(Aim): Give all of the lines again exactly as they read.
====
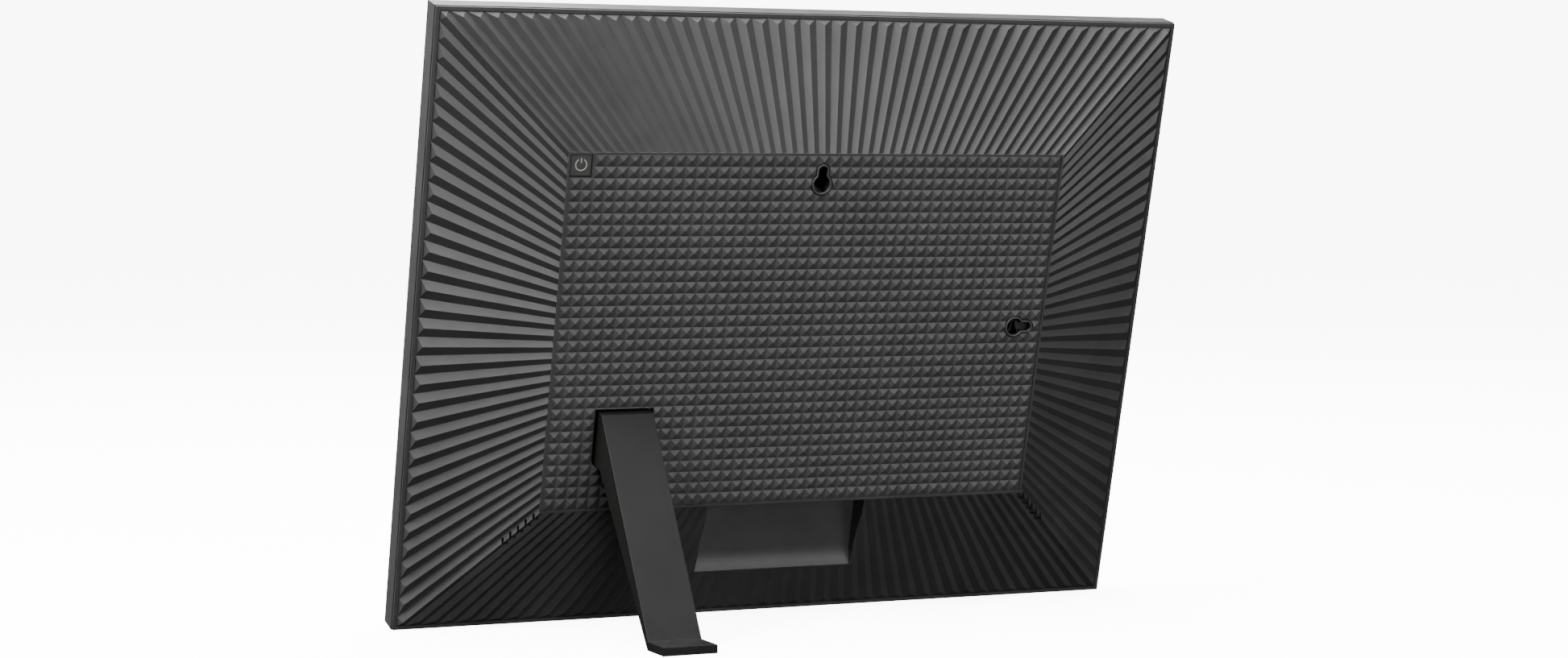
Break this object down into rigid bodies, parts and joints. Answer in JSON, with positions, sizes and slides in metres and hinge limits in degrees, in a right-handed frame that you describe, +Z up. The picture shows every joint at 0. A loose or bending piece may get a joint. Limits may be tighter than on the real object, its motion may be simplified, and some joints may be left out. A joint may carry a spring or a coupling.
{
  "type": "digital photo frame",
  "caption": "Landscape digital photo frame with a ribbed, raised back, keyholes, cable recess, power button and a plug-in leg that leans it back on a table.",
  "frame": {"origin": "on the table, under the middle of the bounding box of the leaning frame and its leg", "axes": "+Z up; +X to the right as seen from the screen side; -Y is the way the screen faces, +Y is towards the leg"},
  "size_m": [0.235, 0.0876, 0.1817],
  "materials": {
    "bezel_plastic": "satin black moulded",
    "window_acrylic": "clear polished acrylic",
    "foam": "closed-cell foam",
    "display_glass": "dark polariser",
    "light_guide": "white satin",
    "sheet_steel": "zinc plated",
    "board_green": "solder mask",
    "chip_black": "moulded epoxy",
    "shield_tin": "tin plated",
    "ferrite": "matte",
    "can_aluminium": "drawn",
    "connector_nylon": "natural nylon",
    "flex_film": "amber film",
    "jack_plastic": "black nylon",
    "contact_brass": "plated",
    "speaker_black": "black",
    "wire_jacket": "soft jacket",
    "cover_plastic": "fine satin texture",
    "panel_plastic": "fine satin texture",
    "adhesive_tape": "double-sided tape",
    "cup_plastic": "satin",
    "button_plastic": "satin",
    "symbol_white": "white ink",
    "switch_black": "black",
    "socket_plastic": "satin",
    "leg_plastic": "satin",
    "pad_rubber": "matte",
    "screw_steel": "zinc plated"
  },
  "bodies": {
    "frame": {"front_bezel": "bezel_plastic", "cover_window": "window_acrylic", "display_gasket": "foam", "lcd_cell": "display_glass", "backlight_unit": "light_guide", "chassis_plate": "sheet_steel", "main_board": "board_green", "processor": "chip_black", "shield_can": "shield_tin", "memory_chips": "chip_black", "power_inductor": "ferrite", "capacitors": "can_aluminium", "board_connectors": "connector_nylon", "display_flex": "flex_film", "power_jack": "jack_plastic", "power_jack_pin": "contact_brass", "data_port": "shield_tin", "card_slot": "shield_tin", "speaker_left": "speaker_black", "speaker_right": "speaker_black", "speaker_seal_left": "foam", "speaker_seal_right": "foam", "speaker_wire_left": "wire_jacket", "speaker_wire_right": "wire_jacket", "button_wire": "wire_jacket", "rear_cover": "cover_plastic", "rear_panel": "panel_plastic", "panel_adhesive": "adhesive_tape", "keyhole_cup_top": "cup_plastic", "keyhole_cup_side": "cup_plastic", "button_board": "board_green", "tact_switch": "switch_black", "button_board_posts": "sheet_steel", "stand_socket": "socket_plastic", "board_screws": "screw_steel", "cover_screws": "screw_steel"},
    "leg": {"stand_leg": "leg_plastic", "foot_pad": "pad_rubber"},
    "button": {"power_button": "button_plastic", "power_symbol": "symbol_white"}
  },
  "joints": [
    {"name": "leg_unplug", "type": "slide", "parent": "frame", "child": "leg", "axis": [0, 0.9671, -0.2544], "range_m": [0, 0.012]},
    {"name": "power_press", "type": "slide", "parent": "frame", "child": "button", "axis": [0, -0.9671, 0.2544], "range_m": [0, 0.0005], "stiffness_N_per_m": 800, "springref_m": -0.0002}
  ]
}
====
(Exercise output):
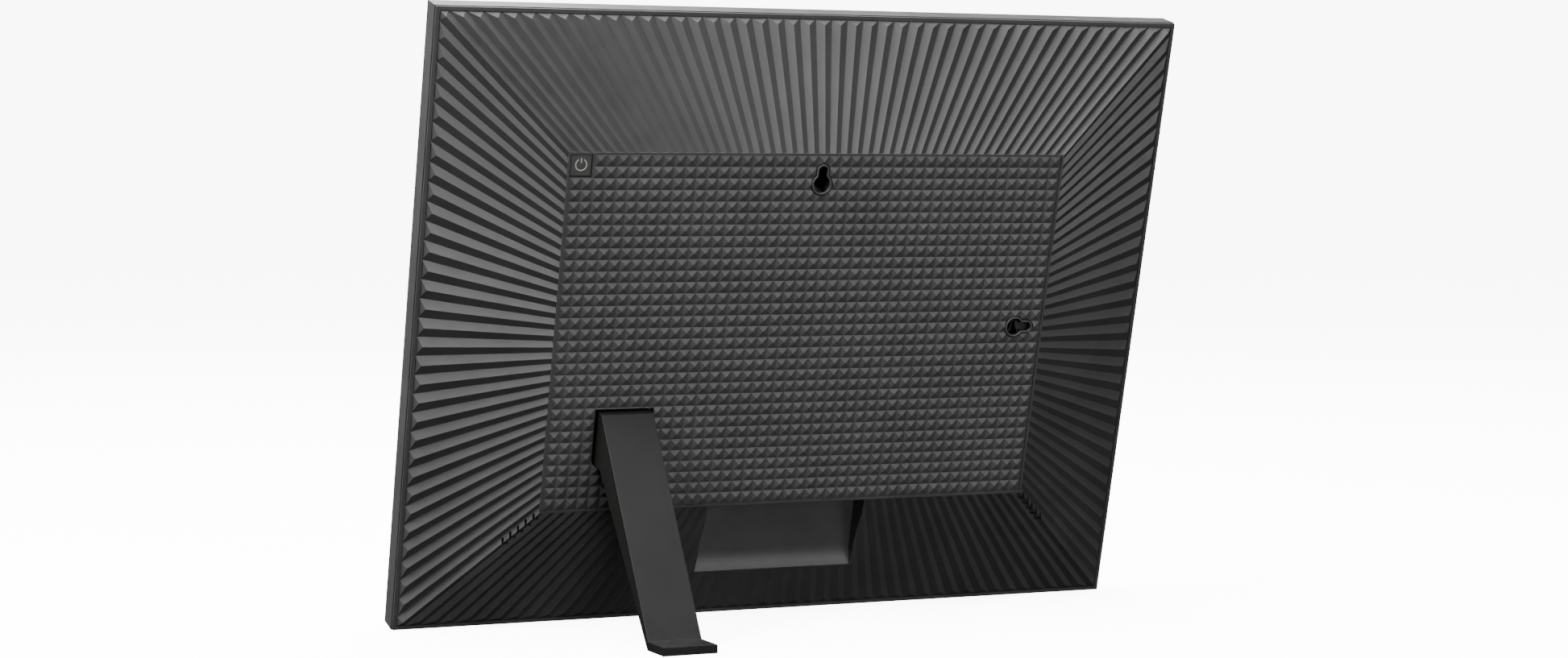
Break this object down into rigid bodies, parts and joints. Answer in JSON, with positions, sizes and slides in metres and hinge limits in degrees, in a right-handed frame that you describe, +Z up. The picture shows every joint at 0. A loose or bending piece may get a joint. Limits may be tighter than on the real object, its motion may be simplified, and some joints may be left out. A joint may carry a spring or a coupling.
{
  "type": "digital photo frame",
  "caption": "Landscape digital photo frame with a ribbed, raised back, keyholes, cable recess, power button and a plug-in leg that leans it back on a table.",
  "frame": {"origin": "on the table, under the middle of the bounding box of the leaning frame and its leg", "axes": "+Z up; +X to the right as seen from the screen side; -Y is the way the screen faces, +Y is towards the leg"},
  "size_m": [0.235, 0.0876, 0.1817],
  "materials": {
    "bezel_plastic": "satin black moulded",
    "window_acrylic": "clear polished acrylic",
    "foam": "closed-cell foam",
    "display_glass": "dark polariser",
    "light_guide": "white satin",
    "sheet_steel": "zinc plated",
    "board_green": "solder mask",
    "chip_black": "moulded epoxy",
    "shield_tin": "tin plated",
    "ferrite": "matte",
    "can_aluminium": "drawn",
    "connector_nylon": "natural nylon",
    "flex_film": "amber film",
    "jack_plastic": "black nylon",
    "contact_brass": "plated",
    "speaker_black": "black",
    "wire_jacket": "soft jacket",
    "cover_plastic": "fine satin texture",
    "panel_plastic": "fine satin texture",
    "adhesive_tape": "double-sided tape",
    "cup_plastic": "satin",
    "button_plastic": "satin",
    "symbol_white": "white ink",
    "switch_black": "black",
    "socket_plastic": "satin",
    "leg_plastic": "satin",
    "pad_rubber": "matte",
    "screw_steel": "zinc plated"
  },
  "bodies": {
    "frame": {"front_bezel": "bezel_plastic", "cover_window": "window_acrylic", "display_gasket": "foam", "lcd_cell": "display_glass", "backlight_unit": "light_guide", "chassis_plate": "sheet_steel", "main_board": "board_green", "processor": "chip_black", "shield_can": "shield_tin", "memory_chips": "chip_black", "power_inductor": "ferrite", "capacitors": "can_aluminium", "board_connectors": "connector_nylon", "display_flex": "flex_film", "power_jack": "jack_plastic", "power_jack_pin": "contact_brass", "data_port": "shield_tin", "card_slot": "shield_tin", "speaker_left": "speaker_black", "speaker_right": "speaker_black", "speaker_seal_left": "foam", "speaker_seal_right": "foam", "speaker_wire_left": "wire_jacket", "speaker_wire_right": "wire_jacket", "button_wire": "wire_jacket", "rear_cover": "cover_plastic", "rear_panel": "panel_plastic", "panel_adhesive": "adhesive_tape", "keyhole_cup_top": "cup_plastic", "keyhole_cup_side": "cup_plastic", "button_board": "board_green", "tact_switch": "switch_black", "button_board_posts": "sheet_steel", "stand_socket": "socket_plastic", "board_screws": "screw_steel", "cover_screws": "screw_steel"},
    "leg": {"stand_leg": "leg_plastic", "foot_pad": "pad_rubber"},
    "button": {"power_button": "button_plastic", "power_symbol": "symbol_white"}
  },
  "joints": [
    {"name": "leg_unplug", "type": "slide", "parent": "frame", "child": "leg", "axis": [0, 0.9671, -0.2544], "range_m": [0, 0.012]},
    {"name": "power_press", "type": "slide", "parent": "frame", "child": "button", "axis": [0, -0.9671, 0.2544], "range_m": [0, 0.0005], "stiffness_N_per_m": 800, "springref_m": -0.0002}
  ]
}